┌─ Records for this task

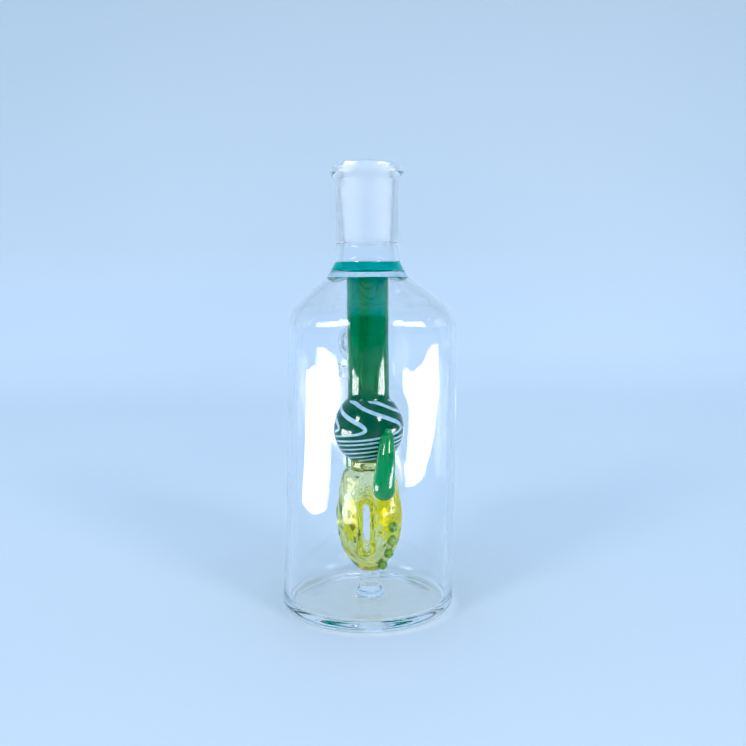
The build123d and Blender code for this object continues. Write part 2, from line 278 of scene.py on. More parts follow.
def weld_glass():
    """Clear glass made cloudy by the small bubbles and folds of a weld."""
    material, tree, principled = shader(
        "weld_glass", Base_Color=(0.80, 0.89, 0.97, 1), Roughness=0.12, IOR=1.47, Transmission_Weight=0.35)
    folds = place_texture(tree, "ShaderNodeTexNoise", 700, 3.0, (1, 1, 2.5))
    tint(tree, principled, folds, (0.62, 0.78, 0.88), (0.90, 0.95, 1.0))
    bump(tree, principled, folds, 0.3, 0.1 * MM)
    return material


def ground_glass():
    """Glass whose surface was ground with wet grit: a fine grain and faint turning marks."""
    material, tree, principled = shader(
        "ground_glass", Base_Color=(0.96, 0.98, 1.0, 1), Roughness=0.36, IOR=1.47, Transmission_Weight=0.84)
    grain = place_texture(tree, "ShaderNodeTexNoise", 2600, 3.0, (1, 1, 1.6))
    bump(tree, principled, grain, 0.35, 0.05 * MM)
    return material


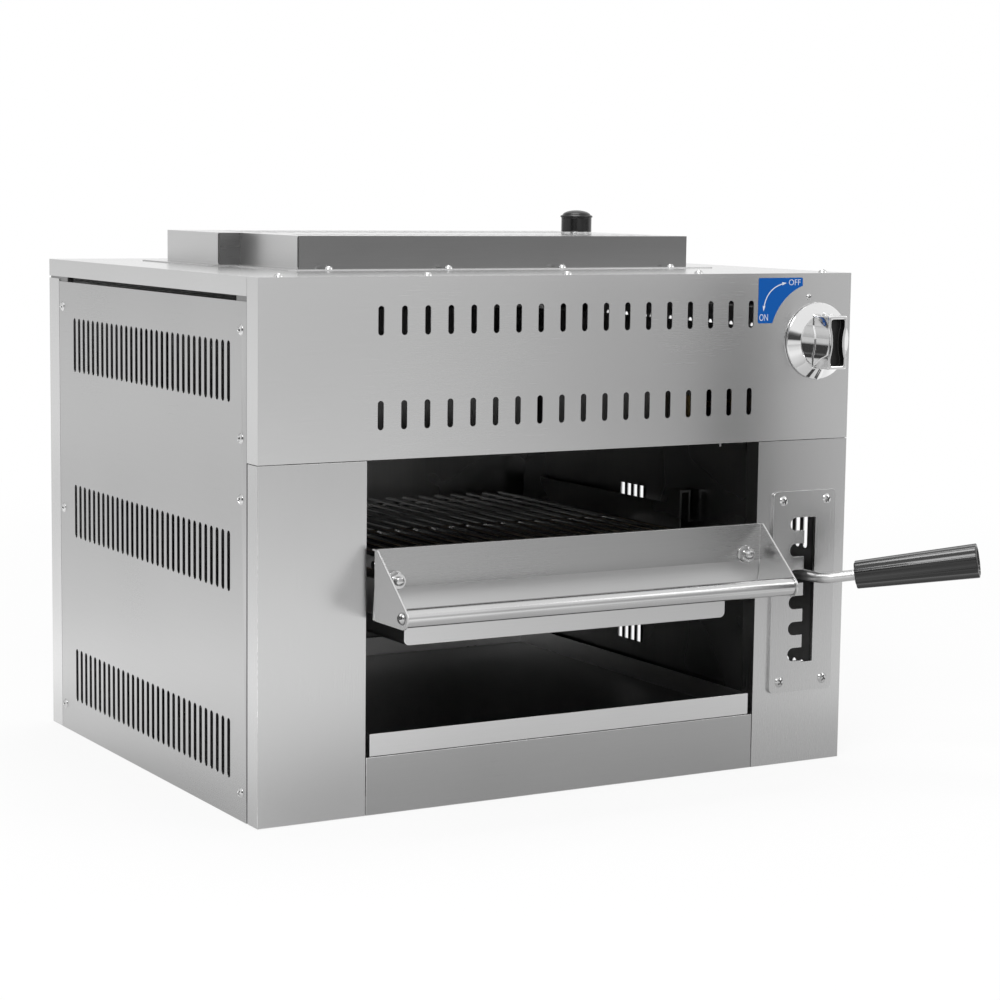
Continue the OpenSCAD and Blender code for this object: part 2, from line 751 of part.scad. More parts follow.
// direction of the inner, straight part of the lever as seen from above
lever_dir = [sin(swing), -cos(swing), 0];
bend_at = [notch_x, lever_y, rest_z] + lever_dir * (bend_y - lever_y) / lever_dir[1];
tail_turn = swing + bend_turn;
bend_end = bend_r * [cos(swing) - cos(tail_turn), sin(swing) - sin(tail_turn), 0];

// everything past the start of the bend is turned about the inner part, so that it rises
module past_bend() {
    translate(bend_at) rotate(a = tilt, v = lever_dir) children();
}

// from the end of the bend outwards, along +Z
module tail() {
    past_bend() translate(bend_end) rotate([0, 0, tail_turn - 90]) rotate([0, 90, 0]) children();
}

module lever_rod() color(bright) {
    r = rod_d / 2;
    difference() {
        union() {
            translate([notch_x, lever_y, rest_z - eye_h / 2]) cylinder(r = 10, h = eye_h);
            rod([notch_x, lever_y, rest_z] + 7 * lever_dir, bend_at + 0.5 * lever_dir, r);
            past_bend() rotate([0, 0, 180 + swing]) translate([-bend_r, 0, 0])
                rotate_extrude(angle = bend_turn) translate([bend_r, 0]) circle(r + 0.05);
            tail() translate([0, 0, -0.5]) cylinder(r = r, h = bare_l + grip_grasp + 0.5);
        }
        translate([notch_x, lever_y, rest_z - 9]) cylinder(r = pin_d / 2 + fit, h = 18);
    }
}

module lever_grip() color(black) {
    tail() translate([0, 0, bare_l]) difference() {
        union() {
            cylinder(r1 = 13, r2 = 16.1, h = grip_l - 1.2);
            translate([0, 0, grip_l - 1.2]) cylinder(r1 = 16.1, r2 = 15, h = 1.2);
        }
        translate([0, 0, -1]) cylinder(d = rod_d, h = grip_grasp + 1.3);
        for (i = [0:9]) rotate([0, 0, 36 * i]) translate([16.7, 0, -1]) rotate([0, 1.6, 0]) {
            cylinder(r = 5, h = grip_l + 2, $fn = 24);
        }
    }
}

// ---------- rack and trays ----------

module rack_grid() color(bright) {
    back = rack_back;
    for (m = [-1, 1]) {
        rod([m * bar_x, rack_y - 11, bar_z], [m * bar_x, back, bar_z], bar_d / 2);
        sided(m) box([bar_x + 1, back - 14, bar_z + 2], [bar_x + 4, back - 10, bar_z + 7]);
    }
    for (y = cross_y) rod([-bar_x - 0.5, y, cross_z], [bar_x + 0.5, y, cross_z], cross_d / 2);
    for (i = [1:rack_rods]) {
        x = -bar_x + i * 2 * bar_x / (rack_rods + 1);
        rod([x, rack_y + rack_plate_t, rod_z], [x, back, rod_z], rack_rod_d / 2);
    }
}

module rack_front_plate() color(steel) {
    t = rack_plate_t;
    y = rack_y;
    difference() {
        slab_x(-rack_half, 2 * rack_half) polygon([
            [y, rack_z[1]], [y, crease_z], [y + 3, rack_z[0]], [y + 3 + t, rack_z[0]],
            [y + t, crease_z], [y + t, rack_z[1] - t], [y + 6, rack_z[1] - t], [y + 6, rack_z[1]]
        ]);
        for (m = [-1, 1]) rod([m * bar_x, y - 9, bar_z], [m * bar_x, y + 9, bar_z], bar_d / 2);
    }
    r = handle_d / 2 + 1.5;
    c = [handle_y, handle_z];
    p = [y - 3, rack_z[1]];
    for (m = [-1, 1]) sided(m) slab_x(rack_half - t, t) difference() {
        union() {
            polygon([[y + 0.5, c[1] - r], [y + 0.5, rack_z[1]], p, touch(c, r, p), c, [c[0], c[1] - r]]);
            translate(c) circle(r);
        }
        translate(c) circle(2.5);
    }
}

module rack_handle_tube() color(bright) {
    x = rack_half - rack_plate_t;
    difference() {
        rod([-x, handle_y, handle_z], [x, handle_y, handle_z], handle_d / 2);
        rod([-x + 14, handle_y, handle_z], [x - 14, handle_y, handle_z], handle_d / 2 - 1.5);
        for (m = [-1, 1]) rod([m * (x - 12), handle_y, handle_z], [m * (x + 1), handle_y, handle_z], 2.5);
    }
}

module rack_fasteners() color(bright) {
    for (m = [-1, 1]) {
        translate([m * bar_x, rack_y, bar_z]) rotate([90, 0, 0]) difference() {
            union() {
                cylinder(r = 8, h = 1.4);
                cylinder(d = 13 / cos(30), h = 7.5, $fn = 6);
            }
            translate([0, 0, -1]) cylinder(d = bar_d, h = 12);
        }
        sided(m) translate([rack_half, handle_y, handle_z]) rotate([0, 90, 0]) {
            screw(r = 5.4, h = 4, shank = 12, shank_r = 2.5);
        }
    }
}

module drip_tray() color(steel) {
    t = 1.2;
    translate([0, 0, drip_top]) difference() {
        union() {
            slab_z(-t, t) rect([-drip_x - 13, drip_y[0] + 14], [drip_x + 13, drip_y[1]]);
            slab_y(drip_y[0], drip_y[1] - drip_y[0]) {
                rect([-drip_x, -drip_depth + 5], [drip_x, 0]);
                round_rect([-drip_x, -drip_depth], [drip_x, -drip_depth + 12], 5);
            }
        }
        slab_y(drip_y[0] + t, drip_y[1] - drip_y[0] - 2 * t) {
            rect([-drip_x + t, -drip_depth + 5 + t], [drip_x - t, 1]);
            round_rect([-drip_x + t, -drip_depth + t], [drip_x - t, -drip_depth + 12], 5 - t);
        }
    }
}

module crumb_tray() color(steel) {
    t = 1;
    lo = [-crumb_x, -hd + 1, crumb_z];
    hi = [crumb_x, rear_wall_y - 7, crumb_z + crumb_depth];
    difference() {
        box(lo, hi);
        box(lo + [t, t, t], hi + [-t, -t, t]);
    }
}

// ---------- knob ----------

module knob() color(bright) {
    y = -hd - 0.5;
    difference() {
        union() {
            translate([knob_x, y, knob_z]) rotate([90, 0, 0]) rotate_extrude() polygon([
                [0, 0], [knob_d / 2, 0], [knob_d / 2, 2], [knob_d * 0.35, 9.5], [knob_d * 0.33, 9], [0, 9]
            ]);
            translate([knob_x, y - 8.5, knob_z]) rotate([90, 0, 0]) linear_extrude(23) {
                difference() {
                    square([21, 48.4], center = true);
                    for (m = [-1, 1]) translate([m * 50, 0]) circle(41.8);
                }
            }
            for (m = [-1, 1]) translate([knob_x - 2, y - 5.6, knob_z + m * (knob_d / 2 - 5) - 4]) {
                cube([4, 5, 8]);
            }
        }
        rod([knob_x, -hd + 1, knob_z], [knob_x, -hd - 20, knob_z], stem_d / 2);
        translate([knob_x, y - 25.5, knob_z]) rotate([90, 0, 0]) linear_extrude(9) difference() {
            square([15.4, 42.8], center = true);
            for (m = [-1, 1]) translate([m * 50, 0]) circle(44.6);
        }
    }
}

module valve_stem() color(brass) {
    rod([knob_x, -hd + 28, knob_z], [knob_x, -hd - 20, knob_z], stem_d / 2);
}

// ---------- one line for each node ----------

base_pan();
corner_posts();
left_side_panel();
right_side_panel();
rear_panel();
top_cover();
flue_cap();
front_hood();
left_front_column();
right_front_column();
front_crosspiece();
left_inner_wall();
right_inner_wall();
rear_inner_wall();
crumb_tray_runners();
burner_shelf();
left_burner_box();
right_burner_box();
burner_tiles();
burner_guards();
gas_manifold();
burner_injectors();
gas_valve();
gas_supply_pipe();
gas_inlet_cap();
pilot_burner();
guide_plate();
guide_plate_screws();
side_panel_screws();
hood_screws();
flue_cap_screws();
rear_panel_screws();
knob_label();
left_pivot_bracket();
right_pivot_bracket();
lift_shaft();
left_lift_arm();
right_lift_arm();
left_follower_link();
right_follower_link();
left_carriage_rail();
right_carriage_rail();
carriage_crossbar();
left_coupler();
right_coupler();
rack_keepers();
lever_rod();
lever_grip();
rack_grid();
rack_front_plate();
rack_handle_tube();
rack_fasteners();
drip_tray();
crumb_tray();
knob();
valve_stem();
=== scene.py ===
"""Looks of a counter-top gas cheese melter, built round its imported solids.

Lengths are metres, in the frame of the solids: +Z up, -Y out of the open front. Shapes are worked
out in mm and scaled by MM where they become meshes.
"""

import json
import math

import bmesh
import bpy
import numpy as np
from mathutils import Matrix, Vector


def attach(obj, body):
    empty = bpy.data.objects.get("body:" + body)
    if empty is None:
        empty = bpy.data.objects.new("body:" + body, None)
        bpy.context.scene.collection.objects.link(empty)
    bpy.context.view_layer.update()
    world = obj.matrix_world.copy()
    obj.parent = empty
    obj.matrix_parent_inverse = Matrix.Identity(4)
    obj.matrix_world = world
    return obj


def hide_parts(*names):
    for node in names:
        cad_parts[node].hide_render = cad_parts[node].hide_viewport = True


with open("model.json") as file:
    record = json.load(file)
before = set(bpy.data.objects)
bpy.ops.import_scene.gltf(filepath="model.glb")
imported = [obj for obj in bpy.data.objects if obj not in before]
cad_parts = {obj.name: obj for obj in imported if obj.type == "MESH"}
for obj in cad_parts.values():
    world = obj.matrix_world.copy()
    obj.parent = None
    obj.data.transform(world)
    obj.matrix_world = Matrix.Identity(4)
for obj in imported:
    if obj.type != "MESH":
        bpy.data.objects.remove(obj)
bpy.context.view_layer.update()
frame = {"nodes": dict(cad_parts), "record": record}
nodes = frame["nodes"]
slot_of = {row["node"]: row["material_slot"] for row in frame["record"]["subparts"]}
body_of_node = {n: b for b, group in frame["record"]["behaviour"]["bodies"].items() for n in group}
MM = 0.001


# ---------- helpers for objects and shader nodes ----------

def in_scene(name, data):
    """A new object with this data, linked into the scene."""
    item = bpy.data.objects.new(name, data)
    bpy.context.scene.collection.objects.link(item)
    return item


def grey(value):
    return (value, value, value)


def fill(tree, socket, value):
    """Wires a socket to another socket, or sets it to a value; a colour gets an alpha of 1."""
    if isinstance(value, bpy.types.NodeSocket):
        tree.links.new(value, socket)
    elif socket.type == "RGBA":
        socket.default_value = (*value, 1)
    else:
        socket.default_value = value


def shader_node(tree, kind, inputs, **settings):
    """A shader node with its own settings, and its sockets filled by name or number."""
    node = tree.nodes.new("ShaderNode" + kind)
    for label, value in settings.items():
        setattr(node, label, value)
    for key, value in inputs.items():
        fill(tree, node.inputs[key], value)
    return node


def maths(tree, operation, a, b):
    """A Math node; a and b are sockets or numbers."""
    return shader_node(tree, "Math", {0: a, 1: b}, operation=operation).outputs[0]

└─

| Problem |
Give back, exactly as written, each line from the one that contains "hood_screws();" through the one that contains "obj.data.transform(world)".

| Written answer |
hood_screws();
flue_cap_screws();
rear_panel_screws();
knob_label();
left_pivot_bracket();
right_pivot_bracket();
lift_shaft();
left_lift_arm();
right_lift_arm();
left_follower_link();
right_follower_link();
left_carriage_rail();
right_carriage_rail();
carriage_crossbar();
left_coupler();
right_coupler();
rack_keepers();
lever_rod();
lever_grip();
rack_grid();
rack_front_plate();
rack_handle_tube();
rack_fasteners();
drip_tray();
crumb_tray();
knob();
valve_stem();
=== scene.py ===
"""Looks of a counter-top gas cheese melter, built round its imported solids.

Lengths are metres, in the frame of the solids: +Z up, -Y out of the open front. Shapes are worked
out in mm and scaled by MM where they become meshes.
"""

import json
import math

import bmesh
import bpy
import numpy as np
from mathutils import Matrix, Vector


def attach(obj, body):
    empty = bpy.data.objects.get("body:" + body)
    if empty is None:
        empty = bpy.data.objects.new("body:" + body, None)
        bpy.context.scene.collection.objects.link(empty)
    bpy.context.view_layer.update()
    world = obj.matrix_world.copy()
    obj.parent = empty
    obj.matrix_parent_inverse = Matrix.Identity(4)
    obj.matrix_world = world
    return obj


def hide_parts(*names):
    for node in names:
        cad_parts[node].hide_render = cad_parts[node].hide_viewport = True


with open("model.json") as file:
    record = json.load(file)
before = set(bpy.data.objects)
bpy.ops.import_scene.gltf(filepath="model.glb")
imported = [obj for obj in bpy.data.objects if obj not in before]
cad_parts = {obj.name: obj for obj in imported if obj.type == "MESH"}
for obj in cad_parts.values():
    world = obj.matrix_world.copy()
    obj.parent = None
    obj.data.transform(world)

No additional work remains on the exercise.